Discovery of exceptionally slow motion of nanoparticles in liquid
Liquid-phase electron microscopy (LP-EM) offers unique options for studying the nanometer scale dynamic processes which occur at the solid-liquid interface. We have recently studied the electron beam-induced electrochemistry of gold nanoparticles under varied liquid conditions. We expect to gain new fundamental insights in nanoscale dynamics, and local van der Waals interactions. We discovered that nanoparticles in close proximity to a surface do not move as predicted by Brownian motion, but many orders of magnitude more slowly, this is possibly explained by the presence of an interface layer of ordered liquid with exceptionally high viscosity.
This research is performed within the DFG-funded project: “Probing nanoscale interactions at the solid-liquid interface via liquid-phase electron microscopy”.
Figure at the left: LP-EM imaging of gold nanoparticles in a thin liquid layer. (a) Schematic of the experimental setup consisting of a microfluidic chamber with electron transparent windows. (b) The first nanometers of liquid consist of an ordered liquid layer with nanoparticles. (c) Mean square displacement versus time of twenty moving nanoparticles in the image shown. From: Langmuir 31, 6956 (2015)

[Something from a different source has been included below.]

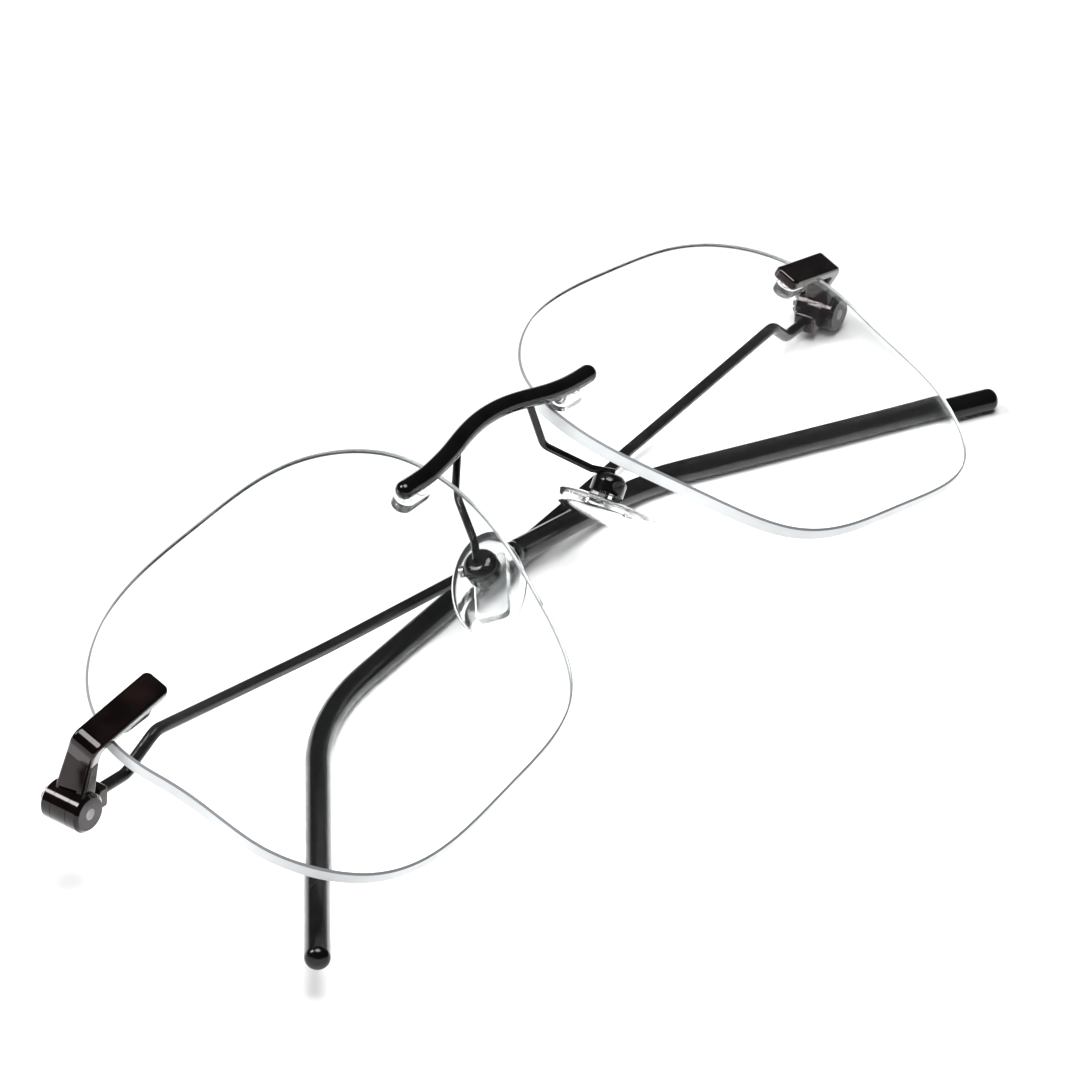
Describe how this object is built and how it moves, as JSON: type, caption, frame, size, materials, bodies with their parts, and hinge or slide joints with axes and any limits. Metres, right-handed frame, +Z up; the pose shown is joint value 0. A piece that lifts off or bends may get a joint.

Nanoparticle self-assembly studied in liquid
We are studying self-assembly of superlattice films of nanoparticles at the solid liquid interface using LP-EM.
We study the self-assembly of superlattice films of nanoparticles at the solid liquid interface using LP-EM. Nanoparticle superlattice films form at the solid-liquid interface and are important for mesoscale materials, but are known to be difficult to analyze before they are completely dry. Along with the group led by Prof. Tobias Kraus at INM, we study the self-assembly of superlattice films of nanoparticles at the solid liquid interface using LP-EM, especially the early stages of the arrangement of nanoparticles at solid-liquid interfaces. The figure above shows oleylamine-stabilized gold nanoparticles (AuNPs) spontaneously forming thin layers on a silicon nitride (SiN) membrane window in non-polar liquids such as toluene. Our research shows that the first monolayer usually exhibited hexagonal symmetry, whereas the second layer showed various geometries, including a rhombitrihexagonal pattern. Our research aims to understand the weaker interactions between the nanoparticles and the surface while immersed in liquid. The results of the studies are expected to allow the fine-tuning of the properties of new materials built from these self-assembled three-dimensional superlattices.
Figure at the left: AuNPs arranged in a rhombitrihexagonal pattern imaged with LP-EM in toluene. From: Sci. Adv. 6, eaba1404 (2020)